-- Begin --
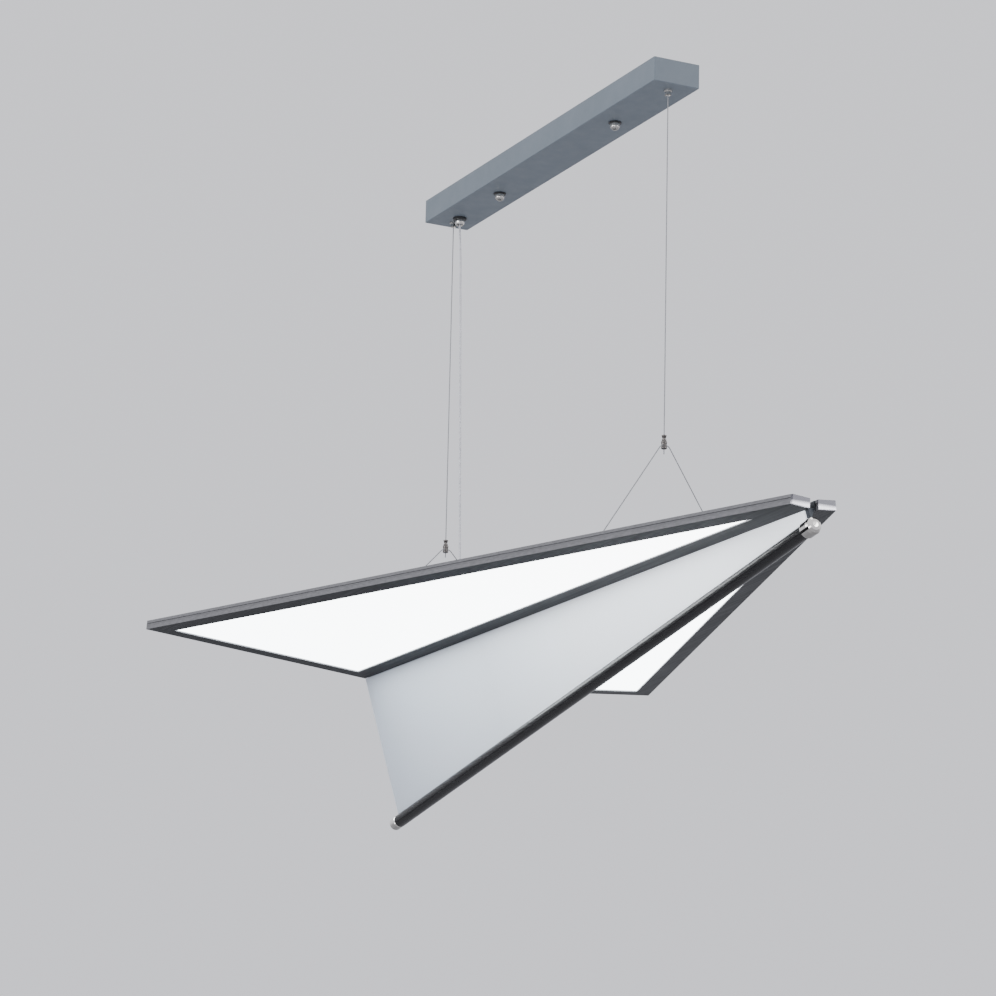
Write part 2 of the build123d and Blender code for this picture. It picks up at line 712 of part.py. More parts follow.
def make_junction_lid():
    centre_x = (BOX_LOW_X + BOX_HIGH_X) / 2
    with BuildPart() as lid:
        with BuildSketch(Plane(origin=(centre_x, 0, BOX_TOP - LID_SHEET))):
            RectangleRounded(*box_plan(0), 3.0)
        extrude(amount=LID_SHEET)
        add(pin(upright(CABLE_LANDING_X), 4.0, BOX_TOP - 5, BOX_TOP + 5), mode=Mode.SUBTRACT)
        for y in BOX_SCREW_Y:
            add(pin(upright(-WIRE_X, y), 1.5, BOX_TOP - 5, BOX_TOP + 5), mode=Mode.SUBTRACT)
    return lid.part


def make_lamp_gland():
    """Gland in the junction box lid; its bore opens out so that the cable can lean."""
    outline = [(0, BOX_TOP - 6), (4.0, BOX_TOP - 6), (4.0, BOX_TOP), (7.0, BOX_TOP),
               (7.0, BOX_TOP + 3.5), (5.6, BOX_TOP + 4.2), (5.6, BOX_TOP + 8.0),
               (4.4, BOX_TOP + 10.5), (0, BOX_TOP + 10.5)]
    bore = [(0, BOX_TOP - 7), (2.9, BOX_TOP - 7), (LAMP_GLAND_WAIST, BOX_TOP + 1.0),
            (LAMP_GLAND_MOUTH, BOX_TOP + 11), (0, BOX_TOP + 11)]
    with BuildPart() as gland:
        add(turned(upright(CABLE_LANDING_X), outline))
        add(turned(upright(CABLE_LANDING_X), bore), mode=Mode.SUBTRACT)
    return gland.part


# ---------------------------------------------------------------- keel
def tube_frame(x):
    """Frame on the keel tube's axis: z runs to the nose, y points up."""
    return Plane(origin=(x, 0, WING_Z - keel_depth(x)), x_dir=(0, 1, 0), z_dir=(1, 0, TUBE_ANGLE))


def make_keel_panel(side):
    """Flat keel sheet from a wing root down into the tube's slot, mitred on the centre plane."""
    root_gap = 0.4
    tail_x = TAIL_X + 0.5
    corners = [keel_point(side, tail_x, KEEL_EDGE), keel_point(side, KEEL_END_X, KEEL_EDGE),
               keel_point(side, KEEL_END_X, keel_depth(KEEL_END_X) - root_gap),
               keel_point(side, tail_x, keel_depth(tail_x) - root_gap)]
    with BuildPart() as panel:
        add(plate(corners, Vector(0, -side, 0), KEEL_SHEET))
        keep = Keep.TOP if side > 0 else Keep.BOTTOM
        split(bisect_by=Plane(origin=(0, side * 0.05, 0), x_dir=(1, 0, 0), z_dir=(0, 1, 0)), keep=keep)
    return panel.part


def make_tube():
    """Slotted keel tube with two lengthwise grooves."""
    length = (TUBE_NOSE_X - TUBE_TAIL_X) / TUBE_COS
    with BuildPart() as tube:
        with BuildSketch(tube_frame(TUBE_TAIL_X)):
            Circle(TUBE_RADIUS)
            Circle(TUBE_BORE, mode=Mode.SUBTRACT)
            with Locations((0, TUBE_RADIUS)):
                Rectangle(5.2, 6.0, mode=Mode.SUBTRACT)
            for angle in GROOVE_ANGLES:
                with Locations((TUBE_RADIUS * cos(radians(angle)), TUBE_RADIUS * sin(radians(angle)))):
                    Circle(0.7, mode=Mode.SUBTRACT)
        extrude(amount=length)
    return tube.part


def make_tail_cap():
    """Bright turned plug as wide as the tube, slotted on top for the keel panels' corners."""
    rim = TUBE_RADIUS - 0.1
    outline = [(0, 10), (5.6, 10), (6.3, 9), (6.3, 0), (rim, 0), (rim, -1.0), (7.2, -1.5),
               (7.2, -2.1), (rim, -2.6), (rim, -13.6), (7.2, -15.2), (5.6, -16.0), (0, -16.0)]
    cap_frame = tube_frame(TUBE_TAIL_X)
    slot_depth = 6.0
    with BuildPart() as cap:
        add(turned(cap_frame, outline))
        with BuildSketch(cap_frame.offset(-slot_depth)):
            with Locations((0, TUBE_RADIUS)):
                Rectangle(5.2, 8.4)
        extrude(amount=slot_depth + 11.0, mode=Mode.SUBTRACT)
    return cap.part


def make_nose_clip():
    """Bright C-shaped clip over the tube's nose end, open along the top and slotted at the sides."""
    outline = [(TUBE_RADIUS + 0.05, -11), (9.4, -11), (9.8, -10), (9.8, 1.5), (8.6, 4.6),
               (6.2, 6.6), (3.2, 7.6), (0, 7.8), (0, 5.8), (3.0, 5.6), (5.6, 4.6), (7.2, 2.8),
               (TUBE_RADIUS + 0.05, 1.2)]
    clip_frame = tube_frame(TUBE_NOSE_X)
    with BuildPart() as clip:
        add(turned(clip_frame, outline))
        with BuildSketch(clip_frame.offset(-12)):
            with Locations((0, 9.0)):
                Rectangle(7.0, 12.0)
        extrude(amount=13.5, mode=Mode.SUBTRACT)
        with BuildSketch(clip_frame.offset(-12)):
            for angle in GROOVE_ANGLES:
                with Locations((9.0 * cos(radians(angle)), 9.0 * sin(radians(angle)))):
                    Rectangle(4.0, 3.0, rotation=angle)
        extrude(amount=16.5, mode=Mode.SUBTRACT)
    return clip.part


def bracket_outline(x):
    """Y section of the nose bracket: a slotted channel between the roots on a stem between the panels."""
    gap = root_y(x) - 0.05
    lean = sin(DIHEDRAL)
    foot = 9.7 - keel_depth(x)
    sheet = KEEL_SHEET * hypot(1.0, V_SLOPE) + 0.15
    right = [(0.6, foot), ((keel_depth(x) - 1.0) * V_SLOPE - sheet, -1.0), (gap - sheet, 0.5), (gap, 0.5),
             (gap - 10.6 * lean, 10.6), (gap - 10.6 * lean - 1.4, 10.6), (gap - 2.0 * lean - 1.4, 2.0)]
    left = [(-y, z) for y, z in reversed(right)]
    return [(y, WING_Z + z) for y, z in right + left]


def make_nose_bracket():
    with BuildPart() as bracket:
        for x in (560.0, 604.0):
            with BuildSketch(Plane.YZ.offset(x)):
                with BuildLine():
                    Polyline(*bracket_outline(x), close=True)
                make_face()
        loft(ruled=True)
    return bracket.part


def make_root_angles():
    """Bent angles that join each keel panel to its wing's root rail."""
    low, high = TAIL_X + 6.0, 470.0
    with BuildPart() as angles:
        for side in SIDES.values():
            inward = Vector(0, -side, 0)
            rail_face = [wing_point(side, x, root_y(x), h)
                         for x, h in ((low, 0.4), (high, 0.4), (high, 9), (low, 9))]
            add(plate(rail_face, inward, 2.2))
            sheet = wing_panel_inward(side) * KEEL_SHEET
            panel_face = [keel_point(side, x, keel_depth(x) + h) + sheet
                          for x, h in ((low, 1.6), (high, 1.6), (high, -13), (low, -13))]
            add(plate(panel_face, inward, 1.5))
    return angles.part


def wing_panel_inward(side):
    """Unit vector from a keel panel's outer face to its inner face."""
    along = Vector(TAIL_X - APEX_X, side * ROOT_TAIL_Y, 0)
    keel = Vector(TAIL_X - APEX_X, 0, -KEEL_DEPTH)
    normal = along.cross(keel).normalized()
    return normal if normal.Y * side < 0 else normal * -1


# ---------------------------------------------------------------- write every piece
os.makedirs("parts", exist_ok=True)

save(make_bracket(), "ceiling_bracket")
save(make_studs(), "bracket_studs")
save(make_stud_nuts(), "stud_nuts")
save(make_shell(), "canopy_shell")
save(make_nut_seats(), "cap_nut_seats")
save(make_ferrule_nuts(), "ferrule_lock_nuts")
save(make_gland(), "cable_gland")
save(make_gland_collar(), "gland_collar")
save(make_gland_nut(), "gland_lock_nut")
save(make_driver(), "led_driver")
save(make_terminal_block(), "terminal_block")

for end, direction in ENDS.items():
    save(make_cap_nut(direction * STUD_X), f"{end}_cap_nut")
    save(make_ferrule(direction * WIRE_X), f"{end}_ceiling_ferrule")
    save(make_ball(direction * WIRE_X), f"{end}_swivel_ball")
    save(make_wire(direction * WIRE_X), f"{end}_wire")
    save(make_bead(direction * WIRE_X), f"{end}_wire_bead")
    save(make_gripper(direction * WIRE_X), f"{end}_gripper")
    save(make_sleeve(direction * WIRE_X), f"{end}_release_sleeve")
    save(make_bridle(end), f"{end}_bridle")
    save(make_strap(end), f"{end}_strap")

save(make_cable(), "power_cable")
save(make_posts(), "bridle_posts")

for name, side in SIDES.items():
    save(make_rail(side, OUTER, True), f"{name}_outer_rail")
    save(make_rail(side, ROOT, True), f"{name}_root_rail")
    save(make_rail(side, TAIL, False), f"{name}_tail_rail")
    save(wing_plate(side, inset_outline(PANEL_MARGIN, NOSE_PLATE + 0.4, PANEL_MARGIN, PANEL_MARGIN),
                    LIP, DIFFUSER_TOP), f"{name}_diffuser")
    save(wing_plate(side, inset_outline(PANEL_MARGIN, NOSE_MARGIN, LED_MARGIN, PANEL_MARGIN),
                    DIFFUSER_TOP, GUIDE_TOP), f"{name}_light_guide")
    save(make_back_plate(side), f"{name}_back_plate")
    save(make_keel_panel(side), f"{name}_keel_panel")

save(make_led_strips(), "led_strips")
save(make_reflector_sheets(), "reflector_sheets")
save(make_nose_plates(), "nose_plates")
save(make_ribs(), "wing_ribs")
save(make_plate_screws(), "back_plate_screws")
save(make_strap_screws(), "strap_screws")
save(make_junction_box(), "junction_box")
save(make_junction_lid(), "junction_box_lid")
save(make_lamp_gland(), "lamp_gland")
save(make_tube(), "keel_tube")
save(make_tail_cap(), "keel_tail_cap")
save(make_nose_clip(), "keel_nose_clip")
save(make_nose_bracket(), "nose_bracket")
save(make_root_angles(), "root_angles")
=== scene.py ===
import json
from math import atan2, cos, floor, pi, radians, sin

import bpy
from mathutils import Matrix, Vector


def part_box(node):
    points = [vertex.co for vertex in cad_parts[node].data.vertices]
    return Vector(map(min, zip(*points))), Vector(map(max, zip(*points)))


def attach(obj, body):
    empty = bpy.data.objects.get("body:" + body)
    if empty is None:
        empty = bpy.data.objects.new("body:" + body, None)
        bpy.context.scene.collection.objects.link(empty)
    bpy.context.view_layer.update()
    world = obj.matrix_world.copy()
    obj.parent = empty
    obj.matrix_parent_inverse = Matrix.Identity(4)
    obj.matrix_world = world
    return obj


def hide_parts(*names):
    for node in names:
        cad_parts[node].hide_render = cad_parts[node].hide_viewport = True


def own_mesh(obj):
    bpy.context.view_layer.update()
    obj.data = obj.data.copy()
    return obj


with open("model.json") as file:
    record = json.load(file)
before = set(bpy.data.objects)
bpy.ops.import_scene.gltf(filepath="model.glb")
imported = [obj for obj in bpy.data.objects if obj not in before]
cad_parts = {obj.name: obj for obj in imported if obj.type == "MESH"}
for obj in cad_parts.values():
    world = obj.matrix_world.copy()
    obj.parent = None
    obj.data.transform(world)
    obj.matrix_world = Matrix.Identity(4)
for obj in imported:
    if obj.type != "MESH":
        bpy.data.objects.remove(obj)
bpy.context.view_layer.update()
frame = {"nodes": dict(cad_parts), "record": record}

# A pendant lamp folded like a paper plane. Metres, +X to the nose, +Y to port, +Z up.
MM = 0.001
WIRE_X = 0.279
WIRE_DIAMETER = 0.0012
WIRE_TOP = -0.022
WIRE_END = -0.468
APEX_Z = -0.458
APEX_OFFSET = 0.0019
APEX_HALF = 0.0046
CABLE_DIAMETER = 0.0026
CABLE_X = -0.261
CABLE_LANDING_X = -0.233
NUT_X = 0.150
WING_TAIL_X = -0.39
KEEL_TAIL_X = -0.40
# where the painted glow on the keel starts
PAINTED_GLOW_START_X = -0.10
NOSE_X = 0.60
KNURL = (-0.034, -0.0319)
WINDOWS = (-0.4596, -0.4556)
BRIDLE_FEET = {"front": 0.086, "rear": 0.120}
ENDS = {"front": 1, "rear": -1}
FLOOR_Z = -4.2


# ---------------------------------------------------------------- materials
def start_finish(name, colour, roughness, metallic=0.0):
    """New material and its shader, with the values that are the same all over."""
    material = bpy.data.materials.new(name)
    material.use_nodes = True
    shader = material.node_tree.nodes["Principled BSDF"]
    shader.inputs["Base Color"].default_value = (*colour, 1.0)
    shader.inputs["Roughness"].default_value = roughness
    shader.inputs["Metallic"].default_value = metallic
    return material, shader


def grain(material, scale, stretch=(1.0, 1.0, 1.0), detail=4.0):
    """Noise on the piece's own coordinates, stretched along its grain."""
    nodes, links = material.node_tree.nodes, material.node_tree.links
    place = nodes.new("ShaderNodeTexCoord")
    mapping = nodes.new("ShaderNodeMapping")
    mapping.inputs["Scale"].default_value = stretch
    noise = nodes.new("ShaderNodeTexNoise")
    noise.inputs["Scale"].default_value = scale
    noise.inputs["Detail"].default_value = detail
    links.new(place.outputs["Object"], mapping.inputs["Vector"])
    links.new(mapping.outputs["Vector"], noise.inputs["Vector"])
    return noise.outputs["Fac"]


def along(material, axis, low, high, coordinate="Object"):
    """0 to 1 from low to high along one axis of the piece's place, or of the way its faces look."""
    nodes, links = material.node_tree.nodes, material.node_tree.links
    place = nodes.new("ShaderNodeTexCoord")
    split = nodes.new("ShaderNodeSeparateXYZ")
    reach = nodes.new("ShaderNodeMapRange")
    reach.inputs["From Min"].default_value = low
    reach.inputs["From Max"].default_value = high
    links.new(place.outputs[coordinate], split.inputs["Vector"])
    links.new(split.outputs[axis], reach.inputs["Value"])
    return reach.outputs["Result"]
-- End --
- **SET EXERCISE**: Quote the listing word for word from its first line through the line in which "return lid.part" appears.

- **REPLY**:
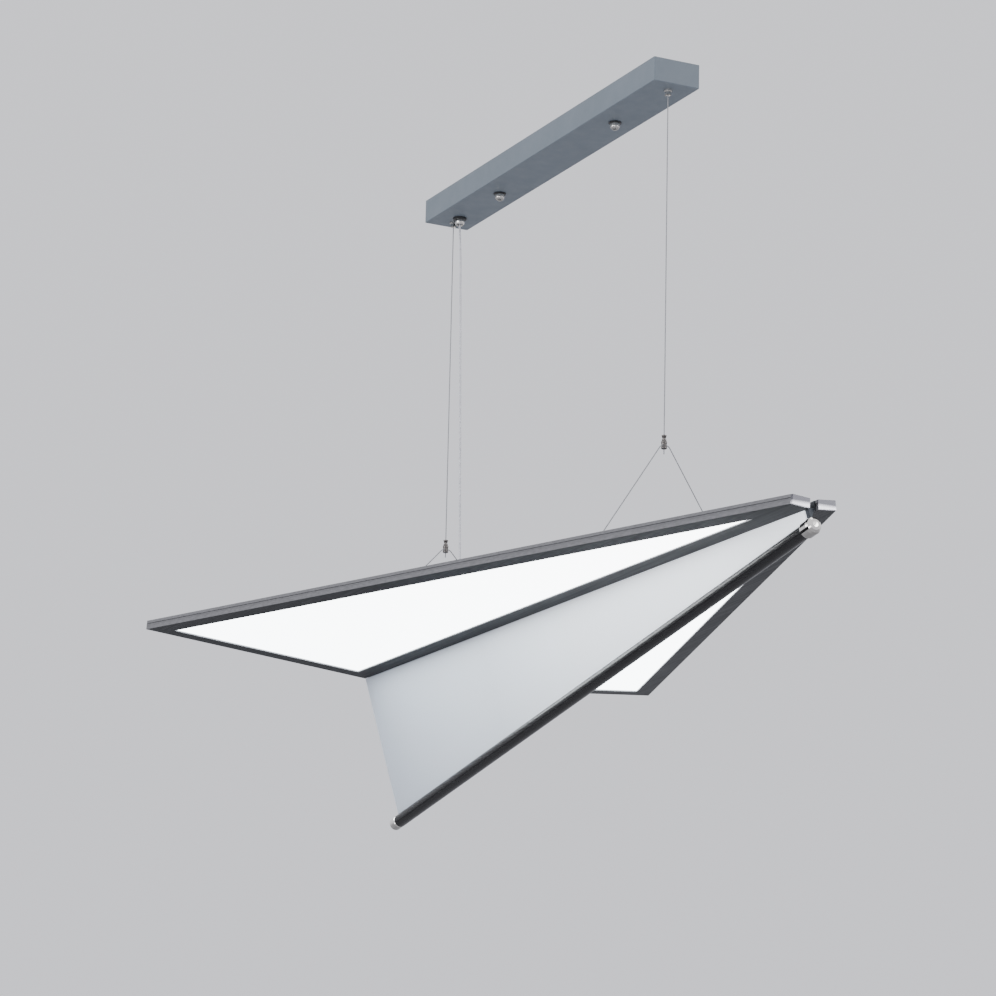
Write part 2 of the build123d and Blender code for this picture. It picks up at line 712 of part.py. More parts follow.
def make_junction_lid():
    centre_x = (BOX_LOW_X + BOX_HIGH_X) / 2
    with BuildPart() as lid:
        with BuildSketch(Plane(origin=(centre_x, 0, BOX_TOP - LID_SHEET))):
            RectangleRounded(*box_plan(0), 3.0)
        extrude(amount=LID_SHEET)
        add(pin(upright(CABLE_LANDING_X), 4.0, BOX_TOP - 5, BOX_TOP + 5), mode=Mode.SUBTRACT)
        for y in BOX_SCREW_Y:
            add(pin(upright(-WIRE_X, y), 1.5, BOX_TOP - 5, BOX_TOP + 5), mode=Mode.SUBTRACT)
    return lid.part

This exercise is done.